Challenge
Print the full listing exactly.

═════ Data block ═════

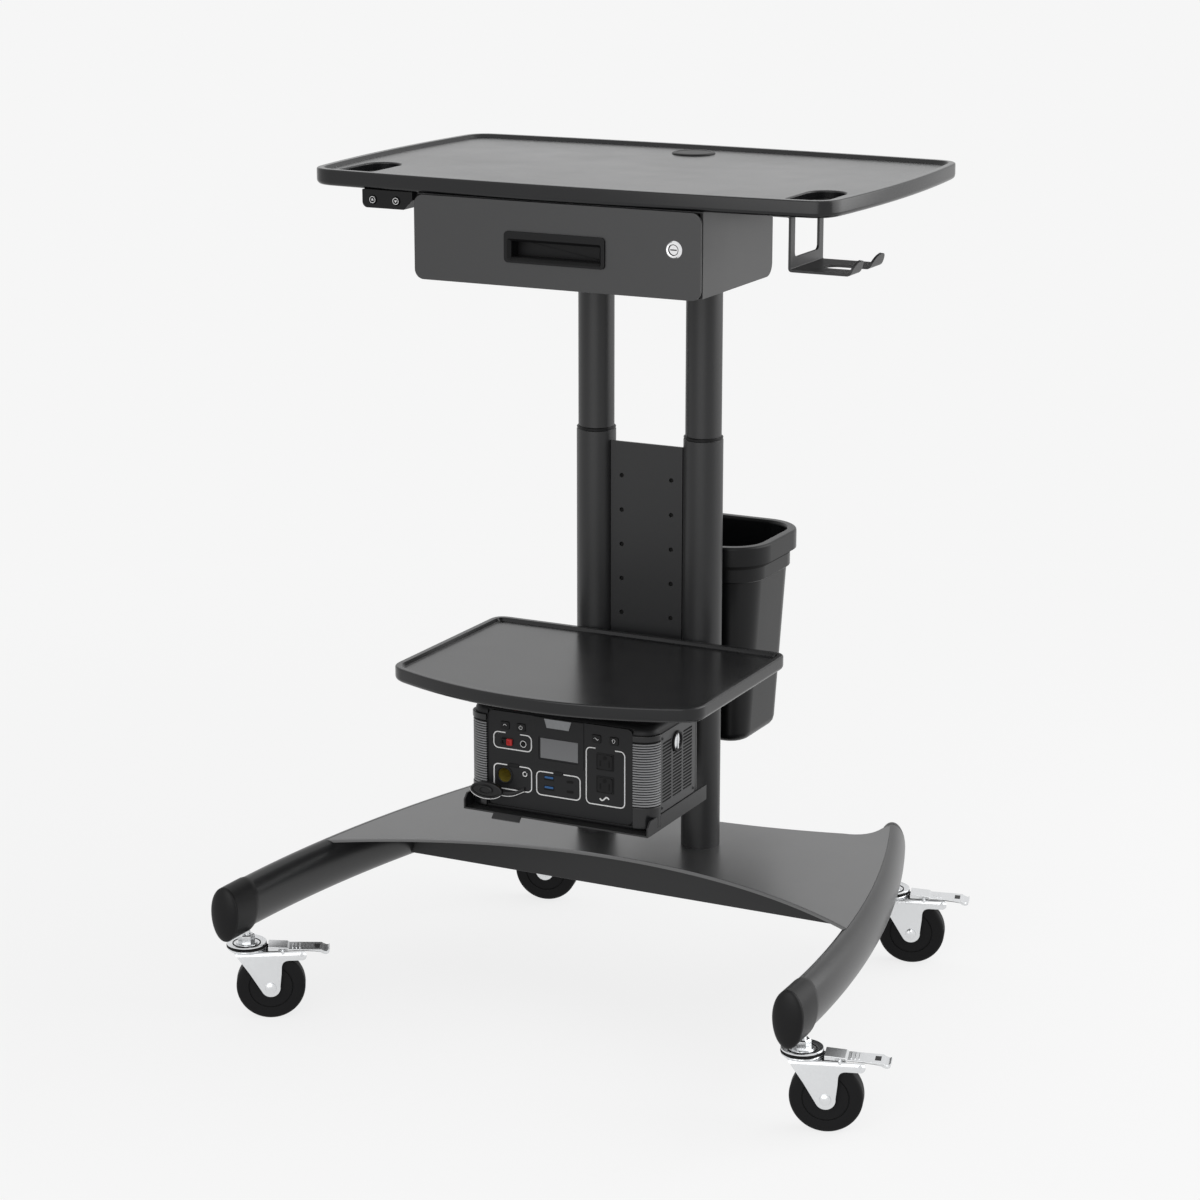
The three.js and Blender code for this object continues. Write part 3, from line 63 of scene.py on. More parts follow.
# Studio: each softbox has its place, the point it faces, width, height and power
SOFTBOXES = {
    "front_softbox": ((0.4, -3.3, 1.6), (0, 0, 0.9), 3.2, 3.1, 48),
    "right_softbox": ((2.8, 1.6, 1.9), (0, 0, 0.7), 3.6, 3.4, 82),
}
SOFT_LIGHT = 0.55
WHITE = (1.0, 1.0, 1.0, 1)
BACKGROUND = (0.92, 0.922, 0.925)
FLOOR_HALF = 40.0
FLOOR_NEAR = 0.8
FLOOR_FAR = 2.4
FLOOR_TONE = (0.16, 0.163)
FLOOR_GLOW = 0.79
FLOOR_ROUGHNESS = 0.8

# Small edges and clearances that several pieces share
HAIR_EDGE = 0.0002
FINE_EDGE = 0.0003
SHEET_EDGE = 0.0004
FORK_EDGE = 0.0005
SOFT_EDGE = 0.0006
BEAM_EDGE = 0.0015
SNUG = 0.0001
CLEAR = 0.0003
OVER = 0.01
WELDED = 1e-6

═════

Full response
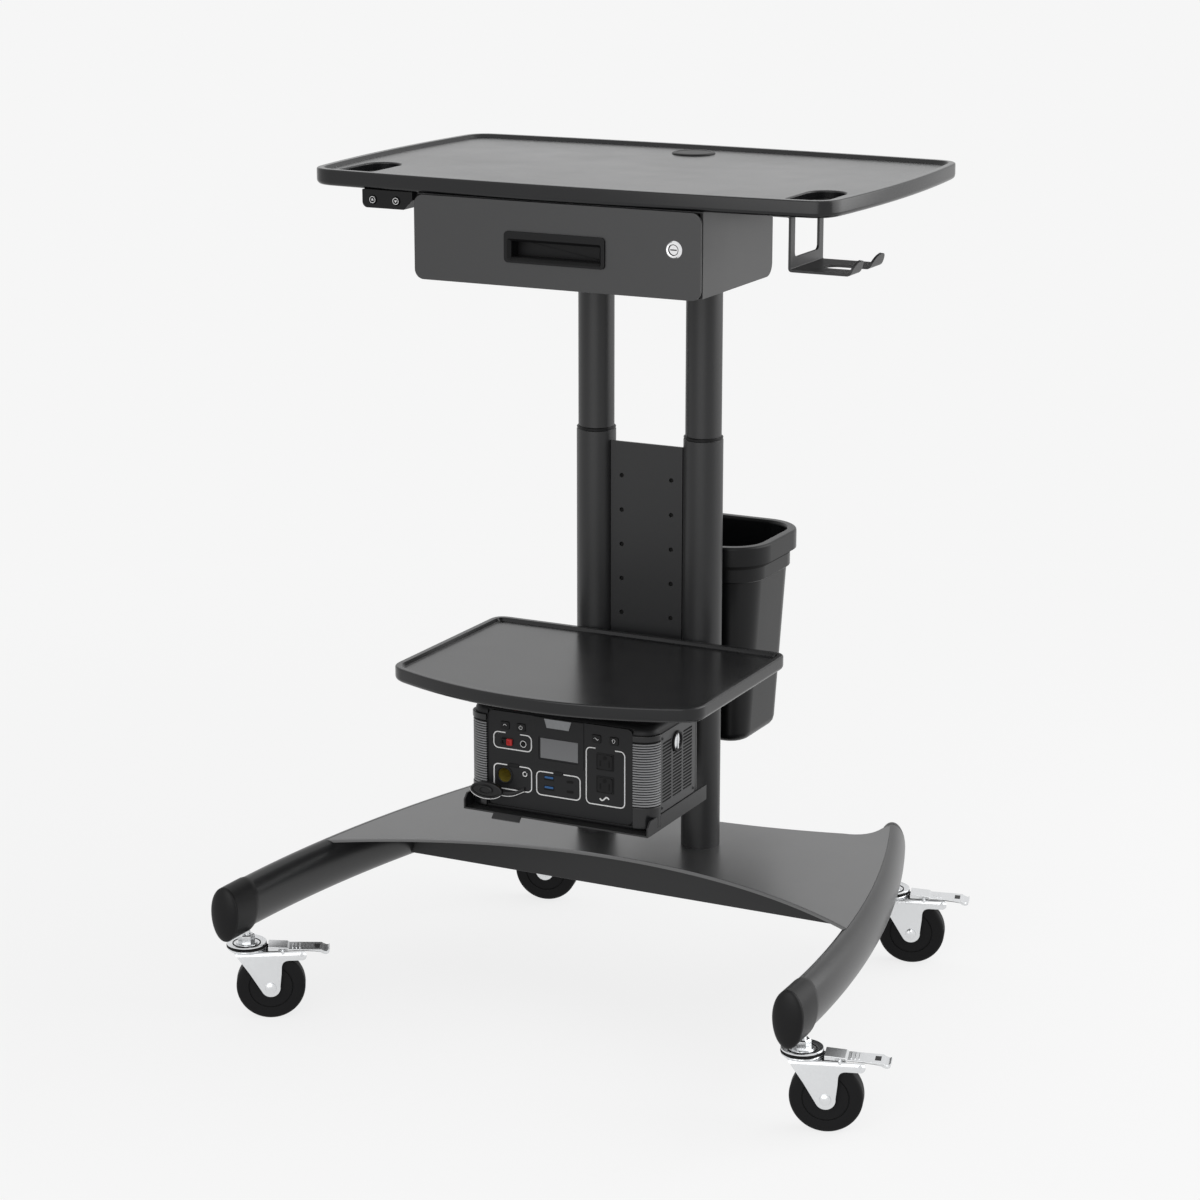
The three.js and Blender code for this object continues. Write part 3, from line 63 of scene.py on. More parts follow.
# Studio: each softbox has its place, the point it faces, width, height and power
SOFTBOXES = {
    "front_softbox": ((0.4, -3.3, 1.6), (0, 0, 0.9), 3.2, 3.1, 48),
    "right_softbox": ((2.8, 1.6, 1.9), (0, 0, 0.7), 3.6, 3.4, 82),
}
SOFT_LIGHT = 0.55
WHITE = (1.0, 1.0, 1.0, 1)
BACKGROUND = (0.92, 0.922, 0.925)
FLOOR_HALF = 40.0
FLOOR_NEAR = 0.8
FLOOR_FAR = 2.4
FLOOR_TONE = (0.16, 0.163)
FLOOR_GLOW = 0.79
FLOOR_ROUGHNESS = 0.8

# Small edges and clearances that several pieces share
HAIR_EDGE = 0.0002
FINE_EDGE = 0.0003
SHEET_EDGE = 0.0004
FORK_EDGE = 0.0005
SOFT_EDGE = 0.0006
BEAM_EDGE = 0.0015
SNUG = 0.0001
CLEAR = 0.0003
OVER = 0.01
WELDED = 1e-6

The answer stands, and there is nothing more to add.